ULaw, which declined to comment, has changed ownership twice in the last three years. Once a charity, it was sold by Montagu to Global University Systems in June and changed chief executives in August when its chief operating officer David Johnston took over the top role.

Linklaters, which in February signed up to another five years with ULaw and advised Montagu on the sale of the business, has been working with ULaw since 2006. London graduate recruitment partner Simon Branigan said the firm reviewed its relationship with ULaw on a regular basis, and did so when stories about Clifford Chance and Allen & Overy (A&O) moving from ULaw to BPP appeared in the media in 2014 and 2013 respectively. A&O in particular chose BPP’s legal practice course (LPC) because it integrated business modules into the course, giving graduates masters-level business qualifications.

‘While some of the Magic Circle firms made a point about not having commercial awareness training, that surprised me,’ says Branigan, confirming that Linklaters runs a business course alongside the LPC and before graduates come through the doors of the firm. It was also offering a masters-level business component developed with ULaw.

As for ULaw’s recent management and ownership changes, Branigan reiterated his confidence in the school.

‘If we were to see a change in quality, clearly my answer would be different, but the main point is the tutors who provide the best-quality training,’ he says.

‘Frankly, there’s little point in changing provider at the moment unless they are forced to do so by the provider coming out of the market.’
Nigel Savage, Former ULaw chief

But former ULaw chief executive Nigel Savage, who retired in 2014 after an 18-year career at the law school, says the sale is ‘massively destabilising’ for the institution.

Savage, who is now a consultant, says: ‘The new owner will be looking to leverage its degree-awarding powers in other areas. But BPP is also not without its parent problems: Apollo in America is being investigated by the US Federal Trade Commission and its share price has fallen – when that happens to a parent, the subsidiaries tend to feel the draft.’

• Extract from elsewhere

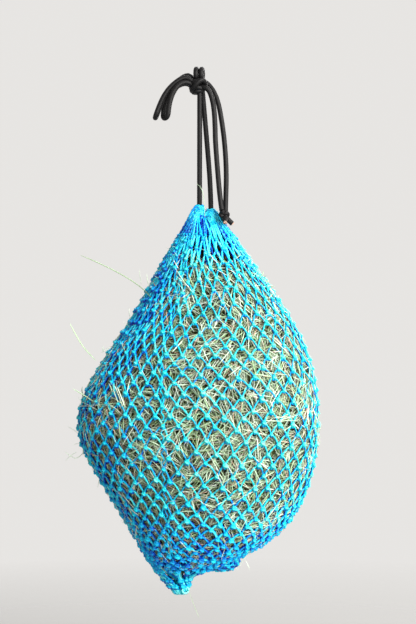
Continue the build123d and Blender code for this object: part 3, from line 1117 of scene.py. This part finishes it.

To woo over new graduates paying their own way, ULaw in August made a pledge it calls its ’employment promise’. This involves a refund of 50% of fees for students who are not employed in nine months. The university says it is confident as in 2014 it had a success rate of 97% for graduates securing training contracts within nine months.

However, the pledge has not convinced all. The recruitment manager at a firm that has signed up with BPP tells Legal Business that ULaw must be ‘building its own law firm to take on the recruits’, adding that a wave of debt-ridden students were increasingly sceptical about taking on further loans without guaranteed training contracts, which would weaken the market.

For Richard Moorhead, professor of law and professional ethics at University College London’s Faculty of Laws, it has been ‘a bit of a worry’ that two schools dominated so much of the market. ‘My basic anxiety is where one pulls ahead more in the marketplace in terms of competition.’

Moorhead says private equity ownership of law schools was concerning. ‘They expect costs to be cut and profits to be maintained, and quality is put at risk.’

However, for Savage, with legal education in flux, ‘frankly, there’s little point in changing provider at the moment unless they are forced to do so by the provider coming out of the market’.

‘We are now in a situation where legal education is facing the perfect storm. You have the coincidence of so many issues, like the SRA review, the impact of the desegregation of legal services and of the growth of insourcing to Manchester and Glasgow.’